» **Exercise instructions**
Both the line containing "Write part 2" and the line containing "points = [vertex.co" are to be reproduced exactly, along with every line between them, and nothing more.

» **Given entries**
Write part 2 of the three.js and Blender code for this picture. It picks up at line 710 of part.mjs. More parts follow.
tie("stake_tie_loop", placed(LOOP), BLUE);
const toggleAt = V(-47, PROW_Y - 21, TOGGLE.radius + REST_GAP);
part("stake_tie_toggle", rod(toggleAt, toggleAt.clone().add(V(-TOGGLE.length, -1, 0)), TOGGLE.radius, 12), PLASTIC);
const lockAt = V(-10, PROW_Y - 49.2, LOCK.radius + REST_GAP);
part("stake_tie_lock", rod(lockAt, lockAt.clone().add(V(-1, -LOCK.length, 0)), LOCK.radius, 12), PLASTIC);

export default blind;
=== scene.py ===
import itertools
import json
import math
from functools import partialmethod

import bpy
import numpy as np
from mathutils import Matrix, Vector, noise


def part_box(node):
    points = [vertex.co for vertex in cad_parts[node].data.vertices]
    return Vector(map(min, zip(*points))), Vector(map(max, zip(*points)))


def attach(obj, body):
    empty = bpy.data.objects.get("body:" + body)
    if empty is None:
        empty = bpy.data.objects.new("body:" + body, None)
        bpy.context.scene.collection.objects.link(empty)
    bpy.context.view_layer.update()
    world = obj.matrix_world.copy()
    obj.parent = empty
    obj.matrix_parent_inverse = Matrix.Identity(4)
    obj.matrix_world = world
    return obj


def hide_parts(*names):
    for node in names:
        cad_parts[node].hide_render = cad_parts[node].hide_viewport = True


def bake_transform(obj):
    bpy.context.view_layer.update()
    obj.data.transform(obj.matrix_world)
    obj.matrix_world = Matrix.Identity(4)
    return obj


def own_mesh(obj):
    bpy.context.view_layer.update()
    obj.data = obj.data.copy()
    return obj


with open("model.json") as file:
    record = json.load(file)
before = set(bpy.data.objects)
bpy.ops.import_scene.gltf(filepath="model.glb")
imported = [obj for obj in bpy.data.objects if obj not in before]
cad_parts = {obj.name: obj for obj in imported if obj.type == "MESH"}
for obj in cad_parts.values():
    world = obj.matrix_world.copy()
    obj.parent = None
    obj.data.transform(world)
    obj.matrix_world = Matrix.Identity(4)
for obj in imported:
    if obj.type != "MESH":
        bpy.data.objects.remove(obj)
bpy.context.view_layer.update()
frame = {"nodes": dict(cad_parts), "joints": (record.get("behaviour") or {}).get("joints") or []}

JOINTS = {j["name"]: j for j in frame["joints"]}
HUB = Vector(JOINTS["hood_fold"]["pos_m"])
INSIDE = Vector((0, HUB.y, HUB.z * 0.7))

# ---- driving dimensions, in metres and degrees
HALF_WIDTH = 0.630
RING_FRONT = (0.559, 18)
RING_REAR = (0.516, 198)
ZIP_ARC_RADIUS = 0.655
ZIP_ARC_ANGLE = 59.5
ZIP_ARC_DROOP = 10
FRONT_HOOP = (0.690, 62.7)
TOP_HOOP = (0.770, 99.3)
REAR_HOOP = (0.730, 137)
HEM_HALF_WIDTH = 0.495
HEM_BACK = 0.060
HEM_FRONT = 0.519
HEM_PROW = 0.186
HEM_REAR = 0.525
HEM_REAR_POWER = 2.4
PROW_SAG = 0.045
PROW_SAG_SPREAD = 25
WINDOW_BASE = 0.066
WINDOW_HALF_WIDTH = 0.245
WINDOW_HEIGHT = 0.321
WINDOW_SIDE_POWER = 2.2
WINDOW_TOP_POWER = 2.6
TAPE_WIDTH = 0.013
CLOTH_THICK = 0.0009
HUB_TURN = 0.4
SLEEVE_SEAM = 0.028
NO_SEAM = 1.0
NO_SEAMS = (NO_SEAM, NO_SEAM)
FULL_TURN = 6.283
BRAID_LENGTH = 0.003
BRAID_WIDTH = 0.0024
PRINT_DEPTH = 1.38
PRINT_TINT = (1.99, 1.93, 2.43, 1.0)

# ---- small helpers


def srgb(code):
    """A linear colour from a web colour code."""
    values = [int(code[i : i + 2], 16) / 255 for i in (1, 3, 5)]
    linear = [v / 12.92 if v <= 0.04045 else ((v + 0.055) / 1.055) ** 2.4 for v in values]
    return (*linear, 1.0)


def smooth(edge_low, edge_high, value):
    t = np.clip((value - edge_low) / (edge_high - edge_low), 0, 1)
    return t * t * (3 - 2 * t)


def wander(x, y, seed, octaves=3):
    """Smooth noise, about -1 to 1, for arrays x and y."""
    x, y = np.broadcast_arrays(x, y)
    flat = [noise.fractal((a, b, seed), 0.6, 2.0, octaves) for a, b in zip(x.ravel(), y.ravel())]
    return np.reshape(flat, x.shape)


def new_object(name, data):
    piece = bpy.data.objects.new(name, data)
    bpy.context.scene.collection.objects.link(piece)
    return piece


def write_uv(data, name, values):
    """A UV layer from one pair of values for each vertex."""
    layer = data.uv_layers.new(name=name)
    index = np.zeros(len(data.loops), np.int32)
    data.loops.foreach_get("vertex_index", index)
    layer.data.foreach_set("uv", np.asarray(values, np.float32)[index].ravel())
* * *
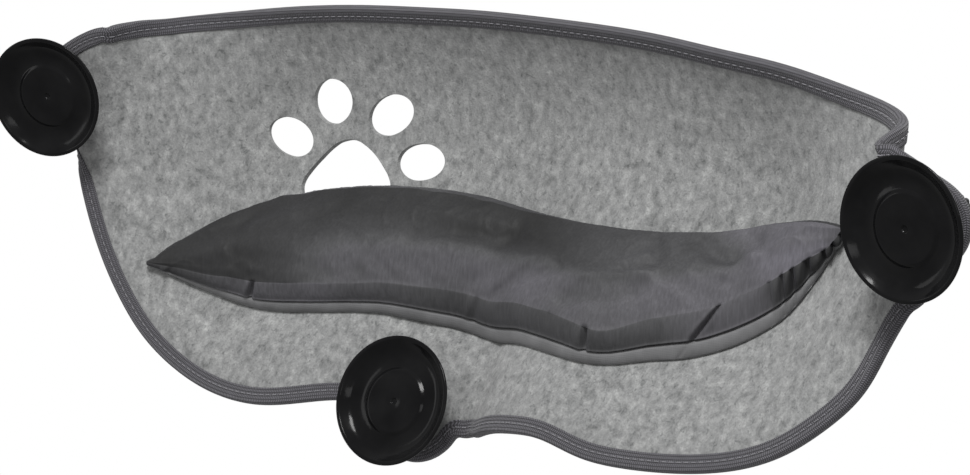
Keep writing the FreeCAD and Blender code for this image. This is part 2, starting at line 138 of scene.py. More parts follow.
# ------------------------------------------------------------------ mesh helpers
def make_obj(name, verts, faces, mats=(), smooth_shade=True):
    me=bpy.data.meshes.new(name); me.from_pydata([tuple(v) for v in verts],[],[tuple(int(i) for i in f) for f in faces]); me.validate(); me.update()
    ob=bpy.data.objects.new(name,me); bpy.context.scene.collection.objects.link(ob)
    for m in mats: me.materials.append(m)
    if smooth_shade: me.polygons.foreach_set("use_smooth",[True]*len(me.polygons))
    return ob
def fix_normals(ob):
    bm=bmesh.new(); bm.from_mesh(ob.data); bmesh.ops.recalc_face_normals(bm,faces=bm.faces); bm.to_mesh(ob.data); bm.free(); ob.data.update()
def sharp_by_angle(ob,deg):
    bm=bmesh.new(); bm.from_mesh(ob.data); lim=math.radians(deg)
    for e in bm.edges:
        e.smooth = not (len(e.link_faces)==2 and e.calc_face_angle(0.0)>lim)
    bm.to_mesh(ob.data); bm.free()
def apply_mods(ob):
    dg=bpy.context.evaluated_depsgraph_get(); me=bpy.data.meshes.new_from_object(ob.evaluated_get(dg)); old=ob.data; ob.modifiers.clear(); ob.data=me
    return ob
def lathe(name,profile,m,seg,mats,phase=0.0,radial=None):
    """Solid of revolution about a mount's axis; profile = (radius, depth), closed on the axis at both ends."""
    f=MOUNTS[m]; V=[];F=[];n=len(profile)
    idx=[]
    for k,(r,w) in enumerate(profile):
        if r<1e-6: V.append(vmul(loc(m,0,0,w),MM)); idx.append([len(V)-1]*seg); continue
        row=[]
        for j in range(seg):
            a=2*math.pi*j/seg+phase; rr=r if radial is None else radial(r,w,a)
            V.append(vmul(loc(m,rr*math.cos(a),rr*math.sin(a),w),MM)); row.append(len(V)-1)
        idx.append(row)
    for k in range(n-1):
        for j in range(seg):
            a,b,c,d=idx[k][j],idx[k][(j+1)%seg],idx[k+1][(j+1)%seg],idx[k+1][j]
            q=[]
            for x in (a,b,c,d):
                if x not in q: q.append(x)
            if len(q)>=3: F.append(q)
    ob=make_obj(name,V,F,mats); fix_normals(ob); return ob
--
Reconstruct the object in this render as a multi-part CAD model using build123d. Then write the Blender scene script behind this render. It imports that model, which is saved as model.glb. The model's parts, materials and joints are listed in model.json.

» **Answer for this exercise**
Write part 2 of the three.js and Blender code for this picture. It picks up at line 710 of part.mjs. More parts follow.
tie("stake_tie_loop", placed(LOOP), BLUE);
const toggleAt = V(-47, PROW_Y - 21, TOGGLE.radius + REST_GAP);
part("stake_tie_toggle", rod(toggleAt, toggleAt.clone().add(V(-TOGGLE.length, -1, 0)), TOGGLE.radius, 12), PLASTIC);
const lockAt = V(-10, PROW_Y - 49.2, LOCK.radius + REST_GAP);
part("stake_tie_lock", rod(lockAt, lockAt.clone().add(V(-1, -LOCK.length, 0)), LOCK.radius, 12), PLASTIC);

export default blind;
=== scene.py ===
import itertools
import json
import math
from functools import partialmethod

import bpy
import numpy as np
from mathutils import Matrix, Vector, noise


def part_box(node):
    points = [vertex.co for vertex in cad_parts[node].data.vertices]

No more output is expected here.